Au cours des prochains mois, un immense effort de mobilisation sera requis pour faire voler en éclat le vernis que ce projet de loi tente d’appliquer aux privilèges de l’anglosphère. Il faudra revenir inlassablement sur les faits, sur la dure réalité que construit l’allocation des ressources publiques à l’autominorisation à laquelle consent ce gouvernement et une trop grande partie d’une élite qui refuse de plus en plus ouvertement de faire sienne la construction du Québec français.

La volonté de vivre triomphera, quoi qu’en disent les résignés, les snobs apatrides et les affranchis de la destinée nationale. Elle triomphera sans quoi le pharisianisme linguistique nourrira des tensions sociales délétères. Un peuple ne régresse pas dans l’honneur et la dignité. Le projet de loi 96 ne servira qu’à exacerber tôt ou tard les contradictions qui marqueront le devenir des institutions aussi bien que la vie quotidienne sous l’empire du mépris qu’alimentera le refus de s’assumer.

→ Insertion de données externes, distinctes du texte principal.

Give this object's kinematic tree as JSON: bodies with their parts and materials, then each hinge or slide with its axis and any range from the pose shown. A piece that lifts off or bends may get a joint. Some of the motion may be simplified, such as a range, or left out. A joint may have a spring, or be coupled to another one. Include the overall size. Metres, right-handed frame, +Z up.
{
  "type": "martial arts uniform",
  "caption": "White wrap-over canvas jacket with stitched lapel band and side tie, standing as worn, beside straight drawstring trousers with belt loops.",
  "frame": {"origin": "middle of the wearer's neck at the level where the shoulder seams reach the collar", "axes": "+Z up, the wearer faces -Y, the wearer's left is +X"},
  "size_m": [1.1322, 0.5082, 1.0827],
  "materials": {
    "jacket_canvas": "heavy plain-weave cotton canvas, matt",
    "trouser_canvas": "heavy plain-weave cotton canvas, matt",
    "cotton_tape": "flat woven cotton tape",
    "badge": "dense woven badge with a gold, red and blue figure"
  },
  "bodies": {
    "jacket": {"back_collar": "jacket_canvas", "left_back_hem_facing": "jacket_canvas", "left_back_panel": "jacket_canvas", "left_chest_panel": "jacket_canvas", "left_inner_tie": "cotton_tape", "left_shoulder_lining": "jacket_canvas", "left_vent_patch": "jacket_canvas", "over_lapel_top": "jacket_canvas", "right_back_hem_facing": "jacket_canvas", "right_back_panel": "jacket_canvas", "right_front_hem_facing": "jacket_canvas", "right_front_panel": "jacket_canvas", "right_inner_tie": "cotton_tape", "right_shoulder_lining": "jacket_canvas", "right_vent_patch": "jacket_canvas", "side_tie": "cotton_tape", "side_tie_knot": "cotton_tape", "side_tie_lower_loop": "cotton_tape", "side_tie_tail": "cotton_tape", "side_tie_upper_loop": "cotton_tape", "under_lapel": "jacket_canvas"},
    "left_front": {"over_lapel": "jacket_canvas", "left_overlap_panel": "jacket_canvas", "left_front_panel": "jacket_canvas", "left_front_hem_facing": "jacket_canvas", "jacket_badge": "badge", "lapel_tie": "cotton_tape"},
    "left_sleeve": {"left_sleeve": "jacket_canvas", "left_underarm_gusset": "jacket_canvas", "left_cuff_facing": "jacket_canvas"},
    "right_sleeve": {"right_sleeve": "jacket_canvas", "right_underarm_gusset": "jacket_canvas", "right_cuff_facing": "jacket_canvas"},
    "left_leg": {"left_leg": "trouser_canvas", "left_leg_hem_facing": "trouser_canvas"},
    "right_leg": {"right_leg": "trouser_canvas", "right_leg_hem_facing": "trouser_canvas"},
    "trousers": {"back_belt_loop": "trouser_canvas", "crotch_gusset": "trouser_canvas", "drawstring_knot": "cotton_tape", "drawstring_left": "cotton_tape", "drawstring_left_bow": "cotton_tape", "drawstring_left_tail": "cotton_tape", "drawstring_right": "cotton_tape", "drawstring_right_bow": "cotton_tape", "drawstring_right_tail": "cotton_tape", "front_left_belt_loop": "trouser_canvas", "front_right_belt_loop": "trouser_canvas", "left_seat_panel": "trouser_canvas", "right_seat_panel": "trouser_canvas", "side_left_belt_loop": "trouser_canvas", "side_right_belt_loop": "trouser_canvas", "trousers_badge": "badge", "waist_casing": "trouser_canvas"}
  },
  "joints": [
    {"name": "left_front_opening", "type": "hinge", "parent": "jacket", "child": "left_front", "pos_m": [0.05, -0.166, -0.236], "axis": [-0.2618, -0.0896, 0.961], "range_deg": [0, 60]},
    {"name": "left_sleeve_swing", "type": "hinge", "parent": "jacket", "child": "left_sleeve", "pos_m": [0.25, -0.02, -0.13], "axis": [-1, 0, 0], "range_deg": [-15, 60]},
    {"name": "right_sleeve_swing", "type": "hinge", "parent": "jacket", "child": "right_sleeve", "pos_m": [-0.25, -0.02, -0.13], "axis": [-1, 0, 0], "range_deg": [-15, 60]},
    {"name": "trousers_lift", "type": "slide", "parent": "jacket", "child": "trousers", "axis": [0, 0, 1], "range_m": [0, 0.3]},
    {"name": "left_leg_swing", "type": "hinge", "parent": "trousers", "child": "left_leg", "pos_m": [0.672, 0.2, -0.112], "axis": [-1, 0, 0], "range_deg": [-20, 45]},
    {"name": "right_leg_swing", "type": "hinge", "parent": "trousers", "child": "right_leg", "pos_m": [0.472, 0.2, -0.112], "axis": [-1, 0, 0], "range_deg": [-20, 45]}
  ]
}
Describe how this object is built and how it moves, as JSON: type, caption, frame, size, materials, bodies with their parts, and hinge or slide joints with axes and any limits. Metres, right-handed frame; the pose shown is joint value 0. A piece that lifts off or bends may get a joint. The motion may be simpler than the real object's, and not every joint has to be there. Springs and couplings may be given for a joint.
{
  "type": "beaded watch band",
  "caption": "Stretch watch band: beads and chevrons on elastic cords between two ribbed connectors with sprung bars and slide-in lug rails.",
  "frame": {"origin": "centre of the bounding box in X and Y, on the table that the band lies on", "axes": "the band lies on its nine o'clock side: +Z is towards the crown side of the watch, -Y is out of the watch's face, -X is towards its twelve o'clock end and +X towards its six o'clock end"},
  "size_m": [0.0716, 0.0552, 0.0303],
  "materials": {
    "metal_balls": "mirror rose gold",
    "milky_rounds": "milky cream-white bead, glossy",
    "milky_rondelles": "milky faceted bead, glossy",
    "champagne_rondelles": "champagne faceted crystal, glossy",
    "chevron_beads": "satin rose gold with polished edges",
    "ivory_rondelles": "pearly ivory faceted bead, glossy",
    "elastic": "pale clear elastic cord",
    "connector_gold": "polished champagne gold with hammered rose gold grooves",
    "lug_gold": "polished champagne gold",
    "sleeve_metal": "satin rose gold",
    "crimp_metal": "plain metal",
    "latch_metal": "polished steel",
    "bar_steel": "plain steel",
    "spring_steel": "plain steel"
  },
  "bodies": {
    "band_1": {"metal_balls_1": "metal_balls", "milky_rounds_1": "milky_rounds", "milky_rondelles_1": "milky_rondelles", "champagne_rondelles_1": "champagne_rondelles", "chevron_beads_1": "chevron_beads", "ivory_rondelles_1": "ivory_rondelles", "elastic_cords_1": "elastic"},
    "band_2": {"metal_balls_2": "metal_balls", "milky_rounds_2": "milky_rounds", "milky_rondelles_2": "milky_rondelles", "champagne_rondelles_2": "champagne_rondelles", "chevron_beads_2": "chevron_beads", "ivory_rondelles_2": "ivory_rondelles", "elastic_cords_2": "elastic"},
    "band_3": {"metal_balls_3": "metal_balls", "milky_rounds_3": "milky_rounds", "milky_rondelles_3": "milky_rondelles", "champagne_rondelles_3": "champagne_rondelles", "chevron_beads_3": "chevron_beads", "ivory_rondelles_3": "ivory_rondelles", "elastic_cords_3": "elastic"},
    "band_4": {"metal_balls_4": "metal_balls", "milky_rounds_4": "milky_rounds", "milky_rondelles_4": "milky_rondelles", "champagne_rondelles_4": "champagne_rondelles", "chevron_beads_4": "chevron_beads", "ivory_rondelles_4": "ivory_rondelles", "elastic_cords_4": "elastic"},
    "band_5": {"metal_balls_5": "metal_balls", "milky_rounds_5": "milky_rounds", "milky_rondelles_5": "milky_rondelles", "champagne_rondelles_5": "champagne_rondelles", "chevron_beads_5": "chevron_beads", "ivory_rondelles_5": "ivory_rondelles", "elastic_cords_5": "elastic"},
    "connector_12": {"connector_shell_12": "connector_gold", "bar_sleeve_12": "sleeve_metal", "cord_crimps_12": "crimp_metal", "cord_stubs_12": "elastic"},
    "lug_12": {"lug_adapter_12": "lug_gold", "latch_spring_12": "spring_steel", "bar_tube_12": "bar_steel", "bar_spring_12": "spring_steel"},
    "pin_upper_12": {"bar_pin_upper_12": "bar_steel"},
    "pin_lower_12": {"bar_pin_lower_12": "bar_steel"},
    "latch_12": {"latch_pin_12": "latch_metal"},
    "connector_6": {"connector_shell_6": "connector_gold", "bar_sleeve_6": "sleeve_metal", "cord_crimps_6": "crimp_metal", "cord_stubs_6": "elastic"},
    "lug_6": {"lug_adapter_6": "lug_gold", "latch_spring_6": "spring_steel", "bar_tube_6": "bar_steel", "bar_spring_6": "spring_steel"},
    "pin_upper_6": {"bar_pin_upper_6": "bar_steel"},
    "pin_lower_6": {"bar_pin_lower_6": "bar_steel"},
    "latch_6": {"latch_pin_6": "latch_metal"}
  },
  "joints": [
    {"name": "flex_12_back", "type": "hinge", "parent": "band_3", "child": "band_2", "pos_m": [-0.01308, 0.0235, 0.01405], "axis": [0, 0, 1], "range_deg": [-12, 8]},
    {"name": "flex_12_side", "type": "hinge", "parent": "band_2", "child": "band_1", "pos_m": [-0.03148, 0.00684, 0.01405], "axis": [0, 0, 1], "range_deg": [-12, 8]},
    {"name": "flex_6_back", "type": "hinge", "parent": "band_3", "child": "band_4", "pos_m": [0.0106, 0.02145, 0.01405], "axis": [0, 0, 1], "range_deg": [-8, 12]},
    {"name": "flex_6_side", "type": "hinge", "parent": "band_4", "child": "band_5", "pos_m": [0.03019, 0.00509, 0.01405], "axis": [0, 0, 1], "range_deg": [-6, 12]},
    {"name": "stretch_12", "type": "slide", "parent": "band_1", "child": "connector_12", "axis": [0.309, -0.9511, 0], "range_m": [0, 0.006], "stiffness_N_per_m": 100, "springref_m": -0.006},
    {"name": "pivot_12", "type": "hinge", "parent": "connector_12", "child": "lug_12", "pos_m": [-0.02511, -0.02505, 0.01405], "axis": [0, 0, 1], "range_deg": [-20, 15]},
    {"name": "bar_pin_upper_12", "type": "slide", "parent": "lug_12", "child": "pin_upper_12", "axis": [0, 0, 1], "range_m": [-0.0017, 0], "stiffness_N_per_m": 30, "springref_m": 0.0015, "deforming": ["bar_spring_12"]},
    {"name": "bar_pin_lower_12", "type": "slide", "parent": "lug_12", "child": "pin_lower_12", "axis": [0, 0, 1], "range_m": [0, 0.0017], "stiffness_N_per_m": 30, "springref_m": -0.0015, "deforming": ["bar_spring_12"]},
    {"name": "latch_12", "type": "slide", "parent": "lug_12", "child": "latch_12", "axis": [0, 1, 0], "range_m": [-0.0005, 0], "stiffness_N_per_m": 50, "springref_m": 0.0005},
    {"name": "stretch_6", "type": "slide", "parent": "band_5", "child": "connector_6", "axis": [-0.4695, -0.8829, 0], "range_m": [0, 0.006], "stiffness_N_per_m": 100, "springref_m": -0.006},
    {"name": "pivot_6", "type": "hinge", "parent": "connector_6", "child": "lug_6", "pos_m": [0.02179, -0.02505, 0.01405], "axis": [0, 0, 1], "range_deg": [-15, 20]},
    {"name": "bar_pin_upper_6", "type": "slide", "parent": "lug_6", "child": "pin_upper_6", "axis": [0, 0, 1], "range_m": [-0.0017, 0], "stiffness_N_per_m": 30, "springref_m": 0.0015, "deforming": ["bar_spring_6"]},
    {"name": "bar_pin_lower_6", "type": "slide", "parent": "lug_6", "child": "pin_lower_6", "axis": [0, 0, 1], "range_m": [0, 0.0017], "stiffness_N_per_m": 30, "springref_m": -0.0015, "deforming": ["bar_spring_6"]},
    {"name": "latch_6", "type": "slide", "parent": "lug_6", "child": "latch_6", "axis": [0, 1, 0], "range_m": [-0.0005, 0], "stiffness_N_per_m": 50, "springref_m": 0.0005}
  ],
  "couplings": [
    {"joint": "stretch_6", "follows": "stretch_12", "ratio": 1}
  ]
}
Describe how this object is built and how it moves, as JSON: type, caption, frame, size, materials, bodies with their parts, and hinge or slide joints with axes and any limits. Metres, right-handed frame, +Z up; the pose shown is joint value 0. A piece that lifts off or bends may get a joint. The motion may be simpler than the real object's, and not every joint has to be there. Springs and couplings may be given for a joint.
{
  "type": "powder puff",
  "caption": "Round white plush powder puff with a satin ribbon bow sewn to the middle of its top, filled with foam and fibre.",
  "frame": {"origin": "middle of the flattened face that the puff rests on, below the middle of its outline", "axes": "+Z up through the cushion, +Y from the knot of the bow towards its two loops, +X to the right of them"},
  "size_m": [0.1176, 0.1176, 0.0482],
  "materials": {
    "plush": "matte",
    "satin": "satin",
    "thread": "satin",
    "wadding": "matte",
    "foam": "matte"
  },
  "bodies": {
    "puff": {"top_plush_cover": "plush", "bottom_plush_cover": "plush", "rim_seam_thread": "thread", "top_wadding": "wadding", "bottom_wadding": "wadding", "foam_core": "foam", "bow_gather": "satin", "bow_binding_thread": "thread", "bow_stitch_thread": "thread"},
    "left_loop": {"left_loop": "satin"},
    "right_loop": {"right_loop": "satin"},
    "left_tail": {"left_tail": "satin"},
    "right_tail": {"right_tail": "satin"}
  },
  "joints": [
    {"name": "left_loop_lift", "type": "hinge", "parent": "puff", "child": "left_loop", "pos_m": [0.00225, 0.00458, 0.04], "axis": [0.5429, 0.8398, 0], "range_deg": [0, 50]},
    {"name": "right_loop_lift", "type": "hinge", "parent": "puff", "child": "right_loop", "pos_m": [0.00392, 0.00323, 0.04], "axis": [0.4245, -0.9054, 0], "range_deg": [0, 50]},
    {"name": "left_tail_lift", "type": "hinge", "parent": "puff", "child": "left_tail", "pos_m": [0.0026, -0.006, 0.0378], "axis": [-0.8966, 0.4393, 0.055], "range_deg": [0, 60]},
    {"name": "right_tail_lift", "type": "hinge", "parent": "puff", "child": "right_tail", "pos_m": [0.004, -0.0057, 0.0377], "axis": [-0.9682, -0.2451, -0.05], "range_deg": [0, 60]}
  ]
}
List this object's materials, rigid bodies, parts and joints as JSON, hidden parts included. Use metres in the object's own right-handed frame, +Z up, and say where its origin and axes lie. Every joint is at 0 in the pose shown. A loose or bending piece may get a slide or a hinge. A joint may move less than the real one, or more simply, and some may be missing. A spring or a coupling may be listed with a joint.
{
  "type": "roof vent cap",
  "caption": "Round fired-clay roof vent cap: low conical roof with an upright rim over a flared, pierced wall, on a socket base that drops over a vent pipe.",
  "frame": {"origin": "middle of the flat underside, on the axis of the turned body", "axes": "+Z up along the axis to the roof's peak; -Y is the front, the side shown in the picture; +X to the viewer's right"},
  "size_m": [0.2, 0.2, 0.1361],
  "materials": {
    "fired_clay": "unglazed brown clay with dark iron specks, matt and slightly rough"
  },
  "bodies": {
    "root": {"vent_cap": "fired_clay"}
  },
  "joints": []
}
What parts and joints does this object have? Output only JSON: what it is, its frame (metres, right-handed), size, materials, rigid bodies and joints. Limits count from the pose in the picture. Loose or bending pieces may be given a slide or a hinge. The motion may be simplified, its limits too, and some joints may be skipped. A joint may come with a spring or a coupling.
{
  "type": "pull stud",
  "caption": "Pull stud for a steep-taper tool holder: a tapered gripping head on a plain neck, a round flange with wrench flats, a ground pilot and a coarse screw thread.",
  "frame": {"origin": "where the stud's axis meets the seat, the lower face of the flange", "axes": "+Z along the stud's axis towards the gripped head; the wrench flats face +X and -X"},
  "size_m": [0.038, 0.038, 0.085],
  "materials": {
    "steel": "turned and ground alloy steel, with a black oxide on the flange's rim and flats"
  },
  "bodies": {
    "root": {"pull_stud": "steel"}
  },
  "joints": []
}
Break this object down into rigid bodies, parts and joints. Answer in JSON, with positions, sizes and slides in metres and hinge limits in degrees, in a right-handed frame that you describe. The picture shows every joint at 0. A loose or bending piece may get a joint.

À moins que le gouvernement Legault ne soit ramené à sa responsabilité historique. À moins qu’il n’abandonne le rôle de notable provincial pour le statut d’homme d’État et de leader historique. En est-il capable ? En a-t-il la volonté et l’ambition ? Il est encore temps pour lui de se ressaisir.

La décennie qui vient sera déterminante : la démographie est impitoyable et ses tendances lourdes laissent bien voir que les choix du gouvernement Legault sont susceptibles de fixer le sort de Montréal et, de là, de consacrer la folklorisation du Québec. Et dire qu’il a même renoncé à sa promesse de réduire les seuils d’immigration…

Ce gouvernement doit comprendre que l’enjeu n’est pas de ralentir le déclin, mais bien de l’endiguer. Rien ne lui sert de tenter de se consoler en portraiturant en extrémistes ceux et celles qui lui rappellent que la minorisation ne constitue pour aucun peuple une voie de développement. Rien ne marquera tant le passage de François Legault au pouvoir que le choix qu’il exercera pour le dépassement ou la défilade. L’Histoire est d’ores et déjà en train de faire bouger les plateaux de la balance.

Puisse l’automne qui vient lui donner une plus claire conscience de sa responsabilité nationale.